La ricetta di Gotti Tedeschi: meglio svalutare l’euro

22 Set 2011 20:21 - di

Lo scorso luglio, in un’intervista a Radio Vaticana, lanciò una provocazione: per affrontare seriamente la crisi, bisognerebbe svalutare l’euro. Ora lo ribadisce, sottolineando che la chiave di quell’affermazione era tutta politica: «Per essere precisi io ho affermato che se l’Europa avesse un governo centrale che si sentisse responsabile, nel senso economico, di tutta l’Europa, oggi potrebbe decidere una svalutazione dell’euro per rendere l’Europa in questo momento più competitiva». Parola di Ettore Gotti Tedeschi, economista e banchiere di livello internazionale, già professore di Finanza ed Etica economica e membro, tra l’altro, del Cda della Cassa depositi e prestiti. Attualmente, presidente dal 2009 dello Ior, quell’Istituto per le opere di religione che gestisce il patrimonio finanziario, e non solo, della Santa Sede.

Presidente, questo governo europeo però attualmente non c’è…

Appunto. Basta vedere come è stata affrontata la crisi della Grecia. Tentennamenti e incertezze hanno alimentato la sfiducia dei mercati. È mancata una guida politica forte in quel frangente, figuriamoci se è possibile proporre una politica monetaria adeguata alla situazione.

Secondo lei però una svalutazione dell’euro sarebbe utile.

Certo, e infatti gli Stati Uniti svalutano il dollaro da alcuni mesi a questa parte. Perché crede che i grandi investitori in titoli di Stato, come la Cina, in questo momento stiano vendendo quelli europei e acquistando quelli americani? Perché i titoli degli Stati Uniti valgono di più e costano di meno rispetto ai nostri.

Ma un po’ di inflazione consentirebbe di affrontare meglio la crisi?

L’inflazione può favorire la crescita, anche se lo fa in modo subdolo. Essa favorisce essenzialmente gli investimenti a lungo termine, come l’edilizia, e i consumi. Ma, in ogni modo, non bisogna mai dimenticare qual è il problema fondamentale che stanno vivendo i Paesi occidentali e che occorre risolvere…

I Paesi occidentali in questo momento stanno vivendo vari problemi. Lei, esattamente, a quale si riferisce?

All’aumento esponenziale del debito.
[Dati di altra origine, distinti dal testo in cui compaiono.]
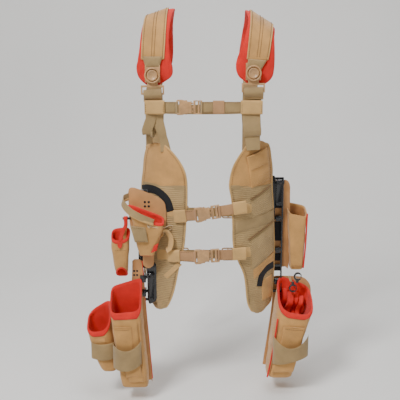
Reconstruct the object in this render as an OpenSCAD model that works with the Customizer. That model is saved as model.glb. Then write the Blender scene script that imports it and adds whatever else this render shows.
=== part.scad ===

Quando parlo di debito non mi riferisco solo a quello degli Stati, ma a un “sistema di debito” nel quale rientra anche quello delle famiglie, delle banche e delle imprese. Ora gli Stati Uniti, che storicamente soffrono di un debito dei soggetti privati molto forte, stanno nazionalizzando questo debito, mentre l’Europa tende, attraverso nuove tasse, a privatizzarlo…

…perché vi è un debito privato più contenuto e la cultura del risparmio è più diffusa. Non è una buona strategia?

No, in quanto penalizzare risparmi e consumi in un momento di stagnazione economica peggiora la situazione.

E allora qual è, secondo lei, la strada che va percorsa?

Bisogna favorire la crescita, investendo nelle infrastrutture e rafforzando le medie imprese. Il declassamento del debito pubblico italiano appena operato da Standard & Poor’s almeno un effetto positivo l’ha sortito: ha fatto comprendere definitivamente che la crescita è un’esigenza prioritaria in questo momento.

Dunque, qual è la sua ricetta? Cosa proporrebbe di fare?

Tengo a precisare che ogni iniziativa ha senso solo se è messa in campo dall’Europa nel suo insieme. Volendo far leva su uno dei punti di forza a nostra disposizione, ovvero il risparmio, io utilizzerei una parte di esso orientandolo verso un prestito obbligazionario, convertibile a dieci anni, da destinare alla valorizzazione e alla capitalizzazione delle medie imprese, che sono il nerbo dell’economia europea, seguendo il modello della Cassa depositi e prestiti italiana. In questo modo le imprese riceverebbero un po’ di ossigeno per gli investimenti e recupererebbero credito di fronte al sistema bancario.

Lei sottolinea la necessità di un’azione comune europea, ma ha anche rilevato tutte le incertezze che ci sono state sul caso Grecia. Insomma, l’Unione Europea è in grado di affrontare questa crisi o no?

L’Europa avrebbe tutte le caratteristiche per affrontarla efficacemente, ma ci vuole una politica europea.